The alliance, according to the heads of the two universities, represents a "sea-change in how education and research sets up to create jobs". What is lacking from the statements on the alliance is any basis for the targets set and how the alliance is anything other than the science-push model that has, according to government sources reported in The Irish Times, failed to deliver the jobs expected from the previous €1 billion investment.
It is not the case that those questioning the science-push approach of Irish innovation policy are against any funding for scientific research at our universities. The questions raised have to do with appropriate use of scarce resources to generate business innovation, and whether there is a better model to achieve the goal of economic prosperity.
It is important to put the new alliance in some context. The proposed investment over 10 years is €650 million. MIT invested $650 million (€485 million) in research in 2008 alone. MIT averages between 20 and 25 start-up businesses each year. This means that the new alliance expects to have a rate of new business start-ups approximately 25 per cent superior to that of MIT, with approximately 13 per cent of the MIT investment.
It is also notable that in MIT the average rate of new technology ventures lasting five years is about 5 per cent. It's unclear whether the 300 new businesses arising from the proposed alliance includes the 95 per cent that will fail after five years or not. This means that either 6,000 new businesses will be established (with 300 surviving), or we should expect 30,000 jobs from the remaining 15 businesses - an average of 2,000 jobs each.
UCD and Trinity may not wish to be compared to leading US research universities, but their press release refers to the MIT model as a "driver for the alliance".

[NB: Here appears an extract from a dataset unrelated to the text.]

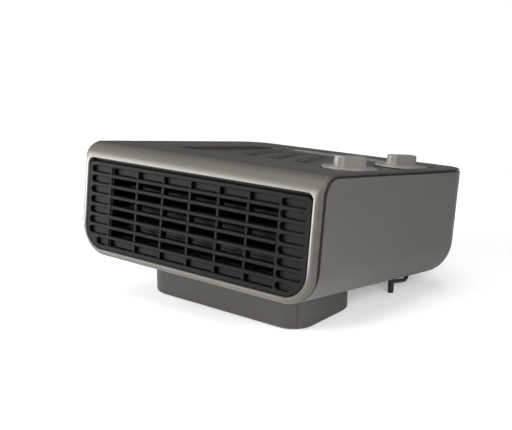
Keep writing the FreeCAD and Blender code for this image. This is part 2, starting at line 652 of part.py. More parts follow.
footBack = s.bodyDepth - s.footFromRear
for name, side in (("left", -1), ("right", 1)):
    footX = side * (halfWidth - s.footInset)
    peg = rod(s.footRadius, (footX, footBack, 0), s.frontLift).cut(caseSpace)
    peg = peg.makeFillet(s.footTip, [edge for edge in peg.Edges if edge.BoundBox.ZMax < 0.1])
    put(shapeFeature("rear_foot_%s" % name, peg), standFrame)
    frontLeg = footBack + s.footRadius + s.hookWire + s.hookGap
    rearLeg = frontLeg + s.hookSpan
    rise = bottomAbove(rearLeg) + 8
    route = [(frontLeg, rise), (frontLeg, s.hookFrontLow), (rearLeg, s.hookRearLow), (rearLeg, rise)]
    hook = bentBar([Vector(footX, y, z) for y, z in route], [2.6, 5], s.hookWire).cut(caseSpace)
    put(shapeFeature("cord_hook_%s" % name, hook), standFrame)


# ---------------------------------------------------------------- knobs and controls
stem = "gap + recessFloorThick + controlDrop - stemGap"
knobLayers = [
    ("disc", ["knobRadius"], "0", "knobDisc", "add"),
    ("slot", ["gripLength", "gripWidth"], "knobDisc - gripSink", "gripHeight + gripSink", "add"),
    ("disc", ["stemRadius"], "-(%s)" % stem, stem, "add"),
    ("disc", ["spindle + turnFit"], "-(%s)" % stem, stem + " - gripSink", "cut"),
]
controls = [("power", "rotary_switch", s.frontKnob), ("thermostat", "thermostat", rearKnobY)]
bodyTop = trayLow - s.controlDrop
spindleTop = knobBase - 1
spindleLow = bodyTop + 1 - s.spindleDepth
for knob, control, y in controls:
    turned = stackedBody("%s_knob" % knob, knobLayers)
    roundEdges(turned, "gripRound", lambda edge: edge.BoundBox.ZMin > s.knobDisc + s.gripHeight - 0.1)
    put(turned, caseFrame, knobX, y, knobBase, Rotation(Vector(0, 0, 1), -s.gripTurn))
    bar = rod(s.spindle, (0, 0, spindleLow), spindleTop - spindleLow)
    put(shapeFeature("%s_spindle" % control, bar), caseFrame, knobX, y)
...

This context is important, even before discussion on whether it is wise to invest €650 million to generate 300 businesses (an average of €2.1 million each).
Of course, there is no reason why the jobs will be a significant increase in Irish job creation from investment in university-based research in Ireland, except for the additional researchers themselves. In terms of commercial return it does not matter where know-ledge is discovered, what matters is where it is exploited. Currently we are placing significant amounts of money - at a time when that money must be borrowed - on a gamble that our scientists in fourth level will discover a new technology that is commercially viable and, crucially, that they will also have the ability to get such a product to market.
The Vice-Provost of Trinity was quoted as hoping that a world-leading company on the scale of Nokia could emerge from the alliance. Is there any appreciation of how rare it is to achieve this? Is there any appreciation that the huge investments in this area correspond to little more than a high-risk gamble?
The reason that previous investments in fourth level research have not generated the hoped-for increase in jobs is not because of a lack of funding or critical mass, but because the "business model" is fundamentally wrong.
We cannot compete in terms of funding with other larger countries. Trying to do so is a waste of resources. Ireland is behind the curve in coming to this realisation. Prof Amar Bhidé of Columbia University argues in a recent book, The Venturesome Economy, that the US trying to maintain a lead by subsidising more research and training more scientists will do more harm than good.
He argues that the willingness and ability of businesses and consumers to effectively use products and technologies derived from scientific research is far more important for competitiveness and growth than having a share of that research. A nation's level of innovation depends on its entrepreneurs, managers, salespeople and consumers, not just scientists.
What does this mean for Irish innovation policy? The entire thrust needs to be rethought. More research does not equate to more innovation. We require greater training for business-people and entrepreneurs to identify market opportunities, very likely from overseas, which they can exploit to create jobs in Ireland.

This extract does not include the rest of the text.